◆ **DATASET EXCERPT**
—————

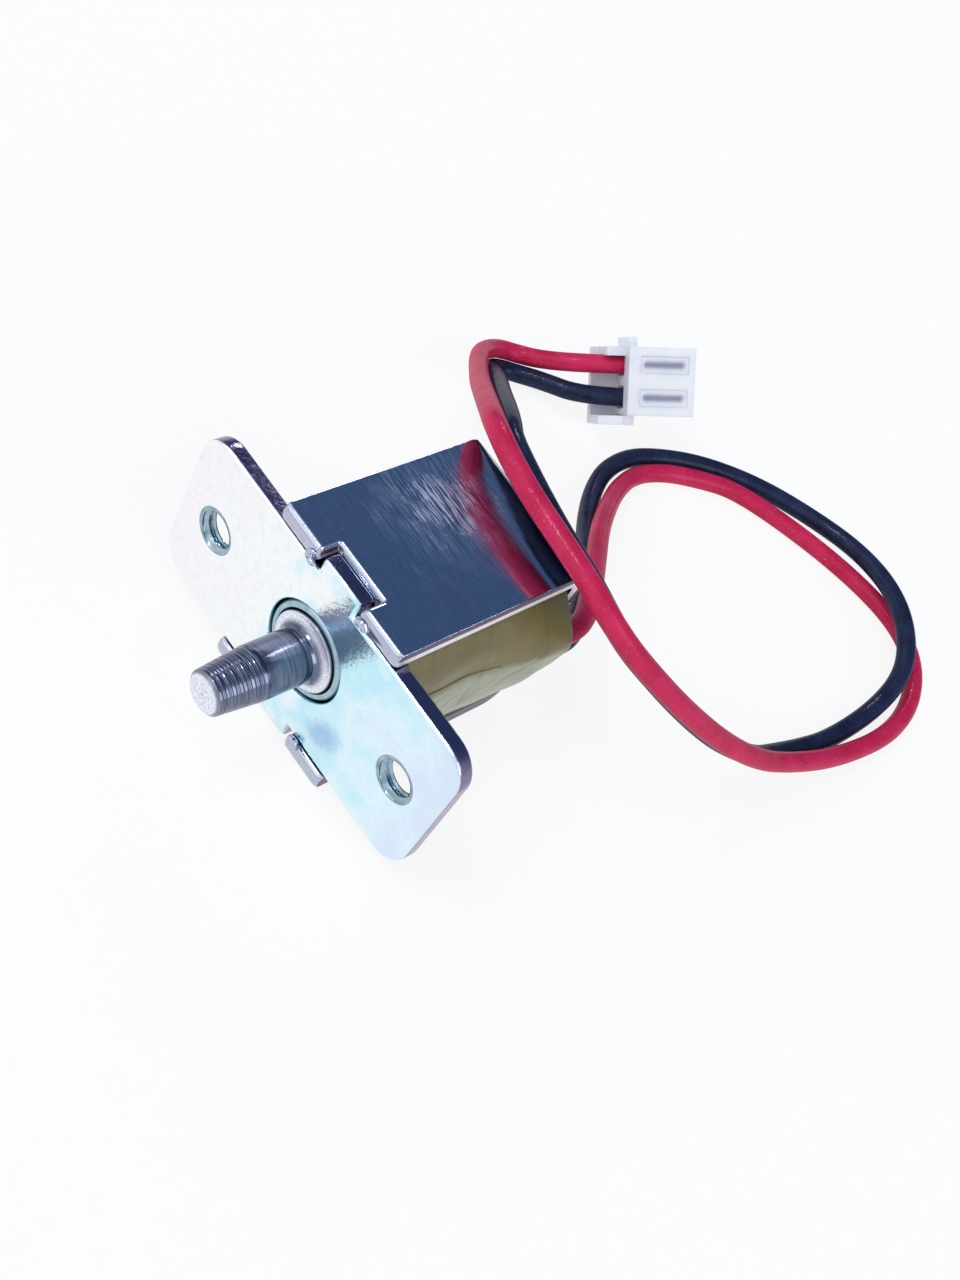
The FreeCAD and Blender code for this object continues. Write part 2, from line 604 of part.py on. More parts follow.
def make_plunger():
    """Turned plunger: pin, boss, body with a spring pocket, and a tail rod with a ring groove."""
    body = new_body("Plunger")
    pin, tip, tail = "pin_dia / 2", "pin_tip_dia / 2", "tail_dia / 2"
    floor = f"({PLUNGER_BACK} - pocket_plunger)"
    groove_back = f"({GROOVE_FRONT} + groove_width)"
    end = "(yoke_depth + tail_beyond)"
    turn(body, [
        ("-pin_length", "0"), ("-pin_length", f"{tip} - pin_chamfer"),
        ("-pin_length + pin_chamfer", tip), ("-pin_straight", pin),
        ("-boss_length", pin), ("-boss_length", "boss_dia / 2 - boss_fillet"),
        ("0", "boss_dia / 2"), ("0", "plunger_dia / 2"), (PLUNGER_BACK, "plunger_dia / 2"),
        (PLUNGER_BACK, "spring_pocket / 2"), (floor, "spring_pocket / 2"), (floor, tail),
        (GROOVE_FRONT, tail), (GROOVE_FRONT, f"{GROOVE_DIA} / 2"),
        (groove_back, f"{GROOVE_DIA} / 2"), (groove_back, tail),
        (f"{end} - tail_chamfer", tail), (end, f"{tail} - tail_chamfer"), (end, "0"),
    ])
    return keep(body, "plunger")


def make_retaining_ring():
    """Open ring clipped into the tail rod's groove."""
    front = f"({GROOVE_FRONT} + (groove_width - ring_thick) / 2)"
    back = f"({front} + ring_thick)"
    inner = f"({GROOVE_DIA} / 2 + ring_fit)"
    outer_disc = rod("ring_outer / 2", front, back)
    inner_disc = rod(inner, f"{front} - 1", f"{back} + 1")
    mouth = box("-ring_mouth / 2", "ring_mouth / 2", f"{front} - 1", f"{back} + 1", "-ring_outer", "0")
    return keep(cut(cut(outer_disc, inner_disc), mouth), "retaining_ring")


def make_return_spring():
    """Compression spring between the plunger's pocket and the core's."""
    length = f"({SPRING_BACK} - {SPRING_FRONT} - spring_wire)"
    radius = "(spring_outer - spring_wire) / 2"
    helix = doc.addObject("Part::Helix", "SpringLine")
    helix.SegmentLength = 0.5
    helix.Placement.Rotation = FreeCAD.Rotation(Vector(1, 0, 0), -90)
    bind(helix, Pitch=f"{length} / spring_turns", Height=length, Radius=radius)
    place(helix, "0", f"{SPRING_FRONT} + spring_wire / 2", "0")
    section = doc.addObject("Part::Circle", "SpringWire")
    bind(section, Radius="spring_wire / 2")
    place(section, radius, f"{SPRING_FRONT} + spring_wire / 2", "0")
    doc.recompute()
    spring = doc.addObject("Part::Sweep", "Spring")
    spring.Sections = [section]
    spring.Spine = (helix, [f"Edge{n + 1}" for n in range(len(helix.Shape.Edges))])
    spring.Solid = True
    spring.Frenet = True
    return keep(spring, "return_spring")


def make_splice(label, height):
    """Insulated joint between a coil wire and a lead."""
    return keep(rod("splice_dia / 2", SPLICE_FRONT, SPLICE_BACK, "lead_out", height), label)


def make_wire_tail(label, height):
    """End of the coil wire, laid along the winding's side into its splice."""
    x = "(lead_out - splice_dia / 2 + wire_dia * 0.6)"
    return keep(rod("wire_dia / 2", f"{SPLICE_FRONT} - wire_length", SPLICE_FRONT, x, height), label)


def route_path(route):
    """Straight runs joined by tangent arcs, 0.45 of the shorter run along each."""
    points = [Vector(*point) for point in route]
    edges, radii = [], []
    start = points[0]
    for before, corner, after in zip(points, points[1:], points[2:]):
        inward = (corner - before).normalize()
        outward = (after - corner).normalize()
        reach = 0.45 * min((corner - before).Length, (after - corner).Length)
        half_turn = inward.getAngle(outward) / 2
        radii.append(reach / math.tan(half_turn))
        arc_start, arc_end = corner - inward * reach, corner + outward * reach
        bisector = (outward - inward).normalize()
        middle = corner + bisector * radii[-1] * (1 / math.cos(half_turn) - 1)
        edges.append(Part.LineSegment(start, arc_start).toShape())
        edges.append(Part.Arc(arc_start, middle, arc_end).toShape())
        start = arc_end
    edges.append(Part.LineSegment(start, points[-1]).toShape())
    return Part.Wire(edges), radii


def make_lead(label, height, middle, side):
    """One insulated lead: out of its splice, along its route and into its contact."""
    out, straight = number("lead_out"), number(f"{SPLICE_BACK} + lead_straight")
    start = [(out, number(SPLICE_BACK), number(height)), (out, straight, number(height))]
    end = [PLUG_PLACE.multVec(Vector(x, number(side), 0)) for x in (-3.0, number("contact_start"))]
    route = start + middle + [tuple(point) for point in end]
    path, radii = route_path(route)
    radius = number("lead_dia / 2")
    direction = Vector(*route[1]) - Vector(*route[0])
    ring = Part.Wire([Part.Circle(Vector(*route[0]), direction, radius).toShape()])
    tube = path.makePipeShell([ring], True, False)
    share = tube.Volume / (math.pi * radius ** 2 * path.Length)
    print(f"{label}: {path.Length:.1f} mm long, volume {share:.4f} of section times length, radii",
          " ".join(f"{value:.1f}" for value in radii))
    print("    last points", [tuple(round(value, 3) for value in point) for point in route[-2:]])
    if abs(share - 1) > 0.01:
        raise RuntimeError(f"{label}: the tube's volume is wrong")
    lead = doc.addObject("Part::Feature", "Lead")
    lead.Shape = tube
    return keep(lead, label)


PLUG_PLACE = FreeCAD.Placement(
    Vector(number("plug_x"), number("plug_y"), number("plug_z")),
    FreeCAD.Rotation(number("plug_heading"), -number("plug_rise"), number("plug_roll")),
)


def make_connector_housing():
    """Moulded two-way plug, drawn with X towards its mating end and Y across the contacts."""
    half_width, half_thick = "(plug_body_width / 2)", "(plug_thick / 2)"
    collar, cradle = "(plug_collar_width / 2)", "(cradle_length)"
    shell = fuse(
        box("0", "plug_length", f"-{half_width}", half_width, f"-{half_thick}", half_thick),
        box("plug_collar_start", "plug_collar_start + plug_collar_length", f"-{collar}", collar,
            f"-{half_thick} + cradle_floor", f"{half_thick} - cradle_floor"),
        box(f"-{cradle}", "0", f"-{collar}", half_width, f"-{half_thick}", f"-{half_thick} + cradle_floor"),
        box(f"-{cradle}", "plug_collar_start", f"-{collar}", f"-{collar} + cradle_wall",
            f"-{half_thick}", f"-{half_thick} + cradle_height"),
        box("-cradle_short", "0", f"{half_width} - cradle_wall", half_width,
            f"-{half_thick}", f"-{half_thick} + cradle_height"),
    )
    for side in ("plug_pitch / 2", "-plug_pitch / 2"):
        chamber = box("-1", "plug_length + 1", f"{side} - plug_cavity / 2", f"{side} + plug_cavity / 2",
                      "-plug_cavity / 2", "plug_cavity / 2")
        latch = box("plug_window_start", "plug_window_start + plug_window_length",
                    f"{side} - plug_window_width / 2", f"{side} + plug_window_width / 2",
                    "0", "plug_thick")
        shell = cut(cut(shell, chamber), latch)
    shell.Placement = PLUG_PLACE
    return keep(shell, "connector_housing")


def make_contact(label, side):
    """Crimped socket contact: a closed end that grips the lead, and an open box."""
    start, back = "contact_start", "contact_start + contact_length"
    half = "(contact_width / 2)"
    outer = box(start, back, f"{side} - {half}", f"{side} + {half}", f"-{half}", half)
    inner = box(f"{start} + 2 * contact_sheet", f"{back} + 1", f"{side} - {half} + contact_sheet",
                f"{side} + {half} - contact_sheet", f"-{half} + contact_sheet", f"{half} - contact_sheet")
    contact = cut(outer, inner)
    contact.Placement = PLUG_PLACE
    return keep(contact, label)


make_yoke_frame()
make_flange_plate()
make_bobbin()
make_guide_sleeve()
make_fixed_core()
make_coil_winding()
make_insulation_pad()
make_wire_tail("coil_start_tail", "red_height")
make_wire_tail("coil_finish_tail", "black_height")
make_splice("splice_red", "red_height")
make_splice("splice_black", "black_height")
make_tape_wrap()
make_tape_end()
make_buffer_washer()
make_plunger()
make_retaining_ring()
make_return_spring()
make_connector_housing()
make_contact("contact_red", "plug_pitch / 2")
make_contact("contact_black", "-plug_pitch / 2")
make_lead("lead_red", "red_height", RED_ROUTE, "plug_pitch / 2")
make_lead("lead_black", "black_height", BLACK_ROUTE, "-plug_pitch / 2")

doc.recompute()
for item in doc.Objects:
    if "Invalid" in item.State or "Error" in item.State:
        raise RuntimeError(f"{item.Name} has a fault: {item.State}")
for piece in PIECES:
    if piece.Shape.isNull() or not piece.Shape.isValid() or len(piece.Shape.Solids) != 1:
        raise RuntimeError(f"{piece.Label} is not one sound solid")

os.makedirs("parts", exist_ok=True)
for piece in PIECES:
    piece.Shape.exportStep(f"parts/{piece.Label}.step")
    box_of = piece.Shape.BoundBox
    print(f"{piece.Label:18} {piece.Shape.Volume:9.3f} mm3",
          f"x {box_of.XMin:.2f} {box_of.XMax:.2f} y {box_of.YMin:.2f} {box_of.YMax:.2f}",
          f"z {box_of.ZMin:.2f} {box_of.ZMax:.2f}")
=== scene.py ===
"""Small push-pull electromagnet: yoke, flange plate, sprung plunger, taped coil, two leads and a plug."""

import bmesh
import bpy
import numpy as np
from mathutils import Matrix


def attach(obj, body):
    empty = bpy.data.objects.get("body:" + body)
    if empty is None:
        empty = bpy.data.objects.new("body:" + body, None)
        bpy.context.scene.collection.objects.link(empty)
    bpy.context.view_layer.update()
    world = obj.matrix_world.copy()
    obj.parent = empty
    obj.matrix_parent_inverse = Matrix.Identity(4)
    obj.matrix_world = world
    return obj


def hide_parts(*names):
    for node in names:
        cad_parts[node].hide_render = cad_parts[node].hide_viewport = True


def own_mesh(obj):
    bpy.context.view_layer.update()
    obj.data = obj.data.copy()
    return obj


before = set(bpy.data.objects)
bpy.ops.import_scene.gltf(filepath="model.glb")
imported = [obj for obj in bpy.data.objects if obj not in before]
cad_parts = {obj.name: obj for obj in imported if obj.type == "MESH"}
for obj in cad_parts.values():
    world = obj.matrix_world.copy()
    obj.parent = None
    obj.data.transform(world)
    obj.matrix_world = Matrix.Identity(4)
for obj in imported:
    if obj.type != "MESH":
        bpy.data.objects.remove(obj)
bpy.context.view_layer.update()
MM = 0.001


# The photographer's place: a phone held in front of the pin, right of the axis and above, looking down at
# the electromagnet where it lies on its lower arm. Found from the plate's and the yoke's straight edges.
camera_data = bpy.data.cameras.new("camera")
camera_data.lens = 42.02
camera_data.clip_start = 0.005
camera_data.clip_end = 10.0
camera = bpy.data.objects.new("camera", camera_data)
camera.location = (0.027303, -0.045938, 0.067053)
camera.rotation_mode = "QUATERNION"
camera.rotation_quaternion = (0.81370, 0.36099, -0.04318, 0.45355)
bpy.context.scene.collection.objects.link(camera)
bpy.context.scene.camera = camera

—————

◆ **GIVEN PROBLEM**
Look above for the line containing "for item in". Output from there through the line containing "for node in", exactly and inclusively.

◆ **OUTPUT OF THE TASK**
for item in doc.Objects:
    if "Invalid" in item.State or "Error" in item.State:
        raise RuntimeError(f"{item.Name} has a fault: {item.State}")
for piece in PIECES:
    if piece.Shape.isNull() or not piece.Shape.isValid() or len(piece.Shape.Solids) != 1:
        raise RuntimeError(f"{piece.Label} is not one sound solid")

os.makedirs("parts", exist_ok=True)
for piece in PIECES:
    piece.Shape.exportStep(f"parts/{piece.Label}.step")
    box_of = piece.Shape.BoundBox
    print(f"{piece.Label:18} {piece.Shape.Volume:9.3f} mm3",
          f"x {box_of.XMin:.2f} {box_of.XMax:.2f} y {box_of.YMin:.2f} {box_of.YMax:.2f}",
          f"z {box_of.ZMin:.2f} {box_of.ZMax:.2f}")
=== scene.py ===
"""Small push-pull electromagnet: yoke, flange plate, sprung plunger, taped coil, two leads and a plug."""

import bmesh
import bpy
import numpy as np
from mathutils import Matrix


def attach(obj, body):
    empty = bpy.data.objects.get("body:" + body)
    if empty is None:
        empty = bpy.data.objects.new("body:" + body, None)
        bpy.context.scene.collection.objects.link(empty)
    bpy.context.view_layer.update()
    world = obj.matrix_world.copy()
    obj.parent = empty
    obj.matrix_parent_inverse = Matrix.Identity(4)
    obj.matrix_world = world
    return obj


def hide_parts(*names):
    for node in names:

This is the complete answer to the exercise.